IT WOULD SEEMINGLY require a sadism-tinged sense of leisure for someone to consider Guantanamo Bay a vacation destination. Or it might be just a lack of imagination. Instead of kneeling, shackled, orange-jumpsuited men, picture a pristine bay and protected coastline where endangered hawksbill sea turtles nest, mingling with Cuban iguanas. The slopes above the bay, too steep for sugarcane, are covered in forests that shelter 10-foot-long Cuban boas, tree frogs, bee hummingbirds (the world’s smallest bird) and hutias - arboreal mammals the size of a housecat. In recent years there have been sightings of the elusive solenodon - a small, shrew-like burrower with venomous saliva - and even the ivory-billed woodpecker, still thought by many ornithologists to be extinct. All in all, it’s an ecotourist’s nirvana.

And in place of the detention center itself, picture a research compound, maybe two, devoted to the region’s distinctive ecology, or to combining the best practices of Cuban and American healthcare. Perhaps a museum that manages, in a feat of curatorial brilliance, to commemorate the detention center while not explaining away its troubled legacy. These are all potential futures for Guantanamo that some are already working to bring into being.

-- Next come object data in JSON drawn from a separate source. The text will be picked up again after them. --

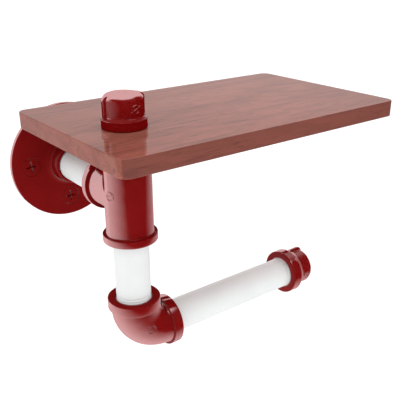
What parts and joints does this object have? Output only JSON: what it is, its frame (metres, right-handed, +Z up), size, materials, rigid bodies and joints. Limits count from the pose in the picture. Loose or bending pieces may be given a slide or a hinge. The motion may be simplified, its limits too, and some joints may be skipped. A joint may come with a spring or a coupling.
{
  "type": "toilet paper holder with shelf",
  "caption": "Wall-mounted toilet paper holder made of threaded pipe and painted pipe fittings, with a wooden shelf above the roll bar.",
  "frame": {"origin": "middle of the wall flange's back face, on the wall's surface", "axes": "+Y into the wall, +Z up, +X along the roll bar towards its end cap"},
  "size_m": [0.2102, 0.1602, 0.1673],
  "materials": {
    "wall_flange": "satin red paint",
    "flange_screw_1": "satin red paint",
    "flange_screw_2": "satin red paint",
    "flange_screw_3": "satin red paint",
    "flange_screw_4": "satin red paint",
    "wall_nipple": "satin white paint",
    "tee": "satin red paint",
    "reducing_bushing": "satin red paint",
    "shelf_nipple": "satin white paint",
    "shelf": "lacquered",
    "top_cap": "satin red paint",
    "drop_nipple": "satin white paint",
    "elbow": "satin red paint",
    "roll_bar": "satin white paint",
    "end_cap": "satin red paint"
  },
  "bodies": {
    "wall_mount": {"wall_flange": "wall_flange", "flange_screw_1": "flange_screw_1", "flange_screw_2": "flange_screw_2", "flange_screw_3": "flange_screw_3", "flange_screw_4": "flange_screw_4", "wall_nipple": "wall_nipple", "tee": "tee", "reducing_bushing": "reducing_bushing", "shelf_nipple": "shelf_nipple", "drop_nipple": "drop_nipple"},
    "shelf_board": {"shelf": "shelf"},
    "top_cap": {"top_cap": "top_cap"},
    "roll_arm": {"elbow": "elbow", "roll_bar": "roll_bar"},
    "end_cap": {"end_cap": "end_cap"}
  },
  "joints": [
    {"name": "arm_swing", "type": "hinge", "parent": "wall_mount", "child": "roll_arm", "pos_m": [0, -0.0796, -0.0938], "axis": [0, 0, 1], "range_deg": [-90, 27]},
    {"name": "end_cap_turn", "type": "hinge", "parent": "roll_arm", "child": "end_cap", "pos_m": [0.12684, -0.0796, -0.0938], "axis": [1, 0, 0], "range_deg": [0, 360]},
    {"name": "top_cap_turn", "type": "hinge", "parent": "wall_mount", "child": "top_cap", "pos_m": [0, -0.0796, 0.0384], "axis": [0, 0, 1], "range_deg": [0, 360]},
    {"name": "shelf_turn", "type": "hinge", "parent": "wall_mount", "child": "shelf_board", "pos_m": [0, -0.0796, 0.0284], "axis": [0, 0, 1], "range_deg": [-10, 2]}
  ]
}
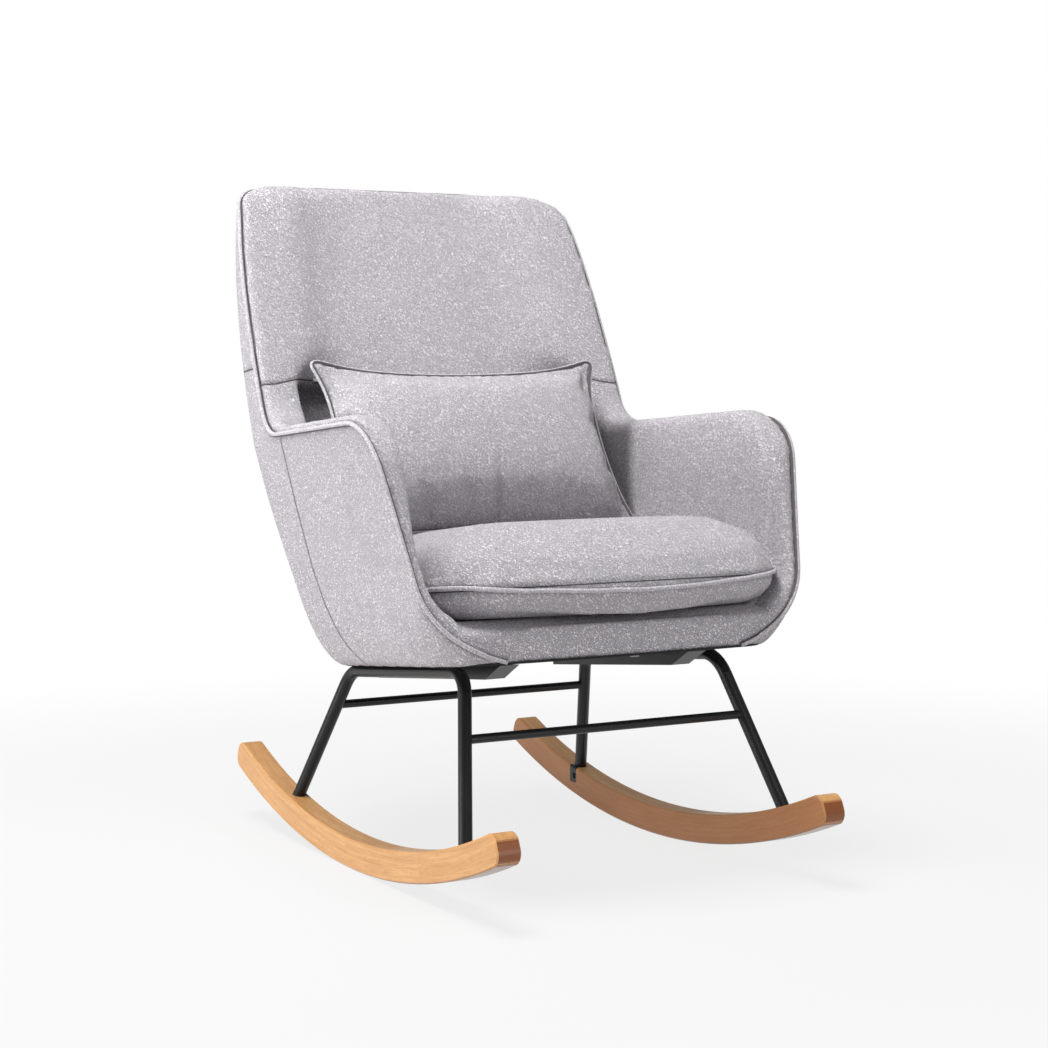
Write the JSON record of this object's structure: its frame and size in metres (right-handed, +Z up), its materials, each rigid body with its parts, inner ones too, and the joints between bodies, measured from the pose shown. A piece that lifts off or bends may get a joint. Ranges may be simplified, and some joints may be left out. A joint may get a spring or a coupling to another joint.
{
  "type": "rocking armchair",
  "caption": "Upholstered rocking armchair: piped tub seat with wings, loose seat cushion and lumbar pillow, on a black tube frame with bent-wood rockers.",
  "frame": {"origin": "on the floor, midway between the lines where the two rockers touch it when the chair stands at rest", "axes": "+X across the chair, to the right for someone facing its front; -Y the way the sitter faces; +Z up"},
  "size_m": [0.6788, 0.9018, 1.0102],
  "materials": {
    "beech": "clear-lacquered bent beech",
    "black_steel": "satin black powder coat",
    "zinc": "bright zinc",
    "frame_wood": "plain sawn timber",
    "board": "bare plywood",
    "webbing": "woven elastic strap",
    "dust_cloth": "thin black dust cloth",
    "boucle": "light grey looped upholstery cloth",
    "padding": "foam and wadding",
    "zip_tape": "woven tape with coil zip"
  },
  "bodies": {
    "chair": {"rocker_right": "beech", "rocker_left": "beech", "leg_hoop_right": "black_steel", "leg_hoop_left": "black_steel", "rear_foot_tangs": "black_steel", "front_foot_studs": "zinc", "rocker_screws": "black_steel", "rear_crossbar": "black_steel", "front_crossbar": "black_steel", "mount_strap_front": "black_steel", "mount_strap_rear": "black_steel", "mount_beam_right": "black_steel", "mount_beam_left": "black_steel", "seat_bolts": "zinc", "threaded_inserts": "zinc", "dust_cover": "dust_cloth", "seat_rail_front": "frame_wood", "seat_rail_rear": "frame_wood", "seat_rail_right": "frame_wood", "seat_rail_left": "frame_wood", "cross_rail_front": "frame_wood", "cross_rail_rear": "frame_wood", "seat_webbing": "webbing", "seat_deck": "padding", "side_board_right": "board", "side_board_left": "board", "back_post_right": "frame_wood", "back_post_left": "frame_wood", "back_rail_top": "frame_wood", "back_rail_low": "frame_wood", "back_webbing": "webbing", "back_cover": "boucle", "arm_cover_right": "boucle", "arm_cover_left": "boucle", "back_pad_upper": "boucle", "back_pad_lower": "padding", "arm_pad_right": "boucle", "arm_pad_left": "boucle", "back_top_pad": "boucle", "front_rail_pad": "boucle", "arm_welt_right": "boucle", "arm_welt_left": "boucle"},
    "seat_cushion": {"cushion_cover": "boucle", "cushion_core": "padding", "cushion_welt": "boucle", "cushion_zip": "zip_tape"},
    "lumbar_pillow": {"pillow_cover": "boucle", "pillow_fill": "padding", "pillow_welt": "boucle"}
  },
  "joints": [
    {"name": "cushion_lift", "type": "slide", "parent": "chair", "child": "seat_cushion", "axis": [0, -0.625, 0.7806], "range_m": [0, 0.62]},
    {"name": "pillow_lift", "type": "slide", "parent": "seat_cushion", "child": "lumbar_pillow", "axis": [0, -0.695, 0.719], "range_m": [0, 0.3]}
  ]
}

With two wars and an economy on life support, President Obama may have bigger problems than Guantanamo, but he doesn’t have thornier ones. By pledging to close the prison by year’s end, the administration has forced itself to face a raft of tough questions: whether to release some of the detainees and how to keep track of them; where to put those not released and how (and whether) to try them; and how much to reveal about what has gone on there.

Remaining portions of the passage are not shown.